───── Information given

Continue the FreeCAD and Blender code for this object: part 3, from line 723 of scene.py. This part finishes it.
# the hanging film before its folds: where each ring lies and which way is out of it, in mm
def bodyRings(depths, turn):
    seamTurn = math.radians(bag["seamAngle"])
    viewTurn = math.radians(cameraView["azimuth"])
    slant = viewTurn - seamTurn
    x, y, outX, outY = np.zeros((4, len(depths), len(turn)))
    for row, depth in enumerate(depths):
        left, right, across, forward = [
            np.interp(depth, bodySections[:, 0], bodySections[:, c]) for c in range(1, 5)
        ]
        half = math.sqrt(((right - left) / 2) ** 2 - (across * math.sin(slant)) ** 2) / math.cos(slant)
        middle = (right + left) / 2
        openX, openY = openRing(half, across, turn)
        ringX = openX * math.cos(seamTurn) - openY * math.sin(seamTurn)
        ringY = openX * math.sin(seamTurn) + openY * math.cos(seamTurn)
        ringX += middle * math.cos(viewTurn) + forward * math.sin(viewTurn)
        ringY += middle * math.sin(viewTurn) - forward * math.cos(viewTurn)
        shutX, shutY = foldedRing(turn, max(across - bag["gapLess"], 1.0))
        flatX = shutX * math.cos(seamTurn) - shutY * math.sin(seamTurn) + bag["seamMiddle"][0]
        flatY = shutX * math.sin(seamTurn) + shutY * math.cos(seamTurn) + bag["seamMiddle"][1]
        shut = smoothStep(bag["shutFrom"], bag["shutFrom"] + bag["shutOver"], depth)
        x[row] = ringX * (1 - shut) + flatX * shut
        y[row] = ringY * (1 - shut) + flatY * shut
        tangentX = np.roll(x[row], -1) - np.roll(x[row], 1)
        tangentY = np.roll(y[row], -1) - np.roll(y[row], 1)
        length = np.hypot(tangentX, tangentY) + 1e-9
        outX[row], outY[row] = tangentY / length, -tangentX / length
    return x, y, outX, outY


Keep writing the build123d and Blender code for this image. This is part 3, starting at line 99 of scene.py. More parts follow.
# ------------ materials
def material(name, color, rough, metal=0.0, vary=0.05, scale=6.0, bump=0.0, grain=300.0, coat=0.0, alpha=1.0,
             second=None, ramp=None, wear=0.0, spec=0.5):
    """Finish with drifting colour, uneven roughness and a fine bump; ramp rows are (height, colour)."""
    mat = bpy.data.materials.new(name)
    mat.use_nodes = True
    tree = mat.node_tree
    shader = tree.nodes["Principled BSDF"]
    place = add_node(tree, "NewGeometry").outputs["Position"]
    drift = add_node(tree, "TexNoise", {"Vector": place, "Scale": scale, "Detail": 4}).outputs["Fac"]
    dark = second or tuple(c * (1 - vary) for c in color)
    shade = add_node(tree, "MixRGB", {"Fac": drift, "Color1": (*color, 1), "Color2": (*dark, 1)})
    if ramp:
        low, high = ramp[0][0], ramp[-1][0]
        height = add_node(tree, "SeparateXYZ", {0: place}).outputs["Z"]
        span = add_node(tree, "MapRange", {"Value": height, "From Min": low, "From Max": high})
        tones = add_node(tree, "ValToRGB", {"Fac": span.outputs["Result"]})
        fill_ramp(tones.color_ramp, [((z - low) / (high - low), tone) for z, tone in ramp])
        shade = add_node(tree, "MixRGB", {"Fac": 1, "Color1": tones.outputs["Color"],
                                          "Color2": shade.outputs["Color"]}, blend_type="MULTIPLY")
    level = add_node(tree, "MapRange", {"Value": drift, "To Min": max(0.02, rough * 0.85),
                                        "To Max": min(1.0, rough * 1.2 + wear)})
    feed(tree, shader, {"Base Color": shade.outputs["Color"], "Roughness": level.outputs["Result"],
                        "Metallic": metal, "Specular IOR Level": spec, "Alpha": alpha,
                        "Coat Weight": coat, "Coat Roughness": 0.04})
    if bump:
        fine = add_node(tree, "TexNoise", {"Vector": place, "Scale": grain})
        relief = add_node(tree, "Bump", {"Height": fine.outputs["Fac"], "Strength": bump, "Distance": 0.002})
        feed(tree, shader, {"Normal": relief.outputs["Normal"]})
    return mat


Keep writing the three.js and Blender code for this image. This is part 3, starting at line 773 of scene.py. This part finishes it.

──────────

Output every entry shown above, exactly.

Continue the FreeCAD and Blender code for this object: part 3, from line 723 of scene.py. This part finishes it.
# the hanging film before its folds: where each ring lies and which way is out of it, in mm
def bodyRings(depths, turn):
    seamTurn = math.radians(bag["seamAngle"])
    viewTurn = math.radians(cameraView["azimuth"])
    slant = viewTurn - seamTurn
    x, y, outX, outY = np.zeros((4, len(depths), len(turn)))
    for row, depth in enumerate(depths):
        left, right, across, forward = [
            np.interp(depth, bodySections[:, 0], bodySections[:, c]) for c in range(1, 5)
        ]
        half = math.sqrt(((right - left) / 2) ** 2 - (across * math.sin(slant)) ** 2) / math.cos(slant)
        middle = (right + left) / 2
        openX, openY = openRing(half, across, turn)
        ringX = openX * math.cos(seamTurn) - openY * math.sin(seamTurn)
        ringY = openX * math.sin(seamTurn) + openY * math.cos(seamTurn)
        ringX += middle * math.cos(viewTurn) + forward * math.sin(viewTurn)
        ringY += middle * math.sin(viewTurn) - forward * math.cos(viewTurn)
        shutX, shutY = foldedRing(turn, max(across - bag["gapLess"], 1.0))
        flatX = shutX * math.cos(seamTurn) - shutY * math.sin(seamTurn) + bag["seamMiddle"][0]
        flatY = shutX * math.sin(seamTurn) + shutY * math.cos(seamTurn) + bag["seamMiddle"][1]
        shut = smoothStep(bag["shutFrom"], bag["shutFrom"] + bag["shutOver"], depth)
        x[row] = ringX * (1 - shut) + flatX * shut
        y[row] = ringY * (1 - shut) + flatY * shut
        tangentX = np.roll(x[row], -1) - np.roll(x[row], 1)
        tangentY = np.roll(y[row], -1) - np.roll(y[row], 1)
        length = np.hypot(tangentX, tangentY) + 1e-9
        outX[row], outY[row] = tangentY / length, -tangentX / length
    return x, y, outX, outY


Keep writing the build123d and Blender code for this image. This is part 3, starting at line 99 of scene.py. More parts follow.
# ------------ materials
def material(name, color, rough, metal=0.0, vary=0.05, scale=6.0, bump=0.0, grain=300.0, coat=0.0, alpha=1.0,
             second=None, ramp=None, wear=0.0, spec=0.5):
    """Finish with drifting colour, uneven roughness and a fine bump; ramp rows are (height, colour)."""
    mat = bpy.data.materials.new(name)
    mat.use_nodes = True
    tree = mat.node_tree
    shader = tree.nodes["Principled BSDF"]
    place = add_node(tree, "NewGeometry").outputs["Position"]
    drift = add_node(tree, "TexNoise", {"Vector": place, "Scale": scale, "Detail": 4}).outputs["Fac"]
    dark = second or tuple(c * (1 - vary) for c in color)
    shade = add_node(tree, "MixRGB", {"Fac": drift, "Color1": (*color, 1), "Color2": (*dark, 1)})
    if ramp:
        low, high = ramp[0][0], ramp[-1][0]
        height = add_node(tree, "SeparateXYZ", {0: place}).outputs["Z"]
        span = add_node(tree, "MapRange", {"Value": height, "From Min": low, "From Max": high})
        tones = add_node(tree, "ValToRGB", {"Fac": span.outputs["Result"]})
        fill_ramp(tones.color_ramp, [((z - low) / (high - low), tone) for z, tone in ramp])
        shade = add_node(tree, "MixRGB", {"Fac": 1, "Color1": tones.outputs["Color"],
                                          "Color2": shade.outputs["Color"]}, blend_type="MULTIPLY")
    level = add_node(tree, "MapRange", {"Value": drift, "To Min": max(0.02, rough * 0.85),
                                        "To Max": min(1.0, rough * 1.2 + wear)})
    feed(tree, shader, {"Base Color": shade.outputs["Color"], "Roughness": level.outputs["Result"],
                        "Metallic": metal, "Specular IOR Level": spec, "Alpha": alpha,
                        "Coat Weight": coat, "Coat Roughness": 0.04})
    if bump:
        fine = add_node(tree, "TexNoise", {"Vector": place, "Scale": grain})
        relief = add_node(tree, "Bump", {"Height": fine.outputs["Fac"], "Strength": bump, "Distance": 0.002})
        feed(tree, shader, {"Normal": relief.outputs["Normal"]})
    return mat


Keep writing the three.js and Blender code for this image. This is part 3, starting at line 773 of scene.py. This part finishes it.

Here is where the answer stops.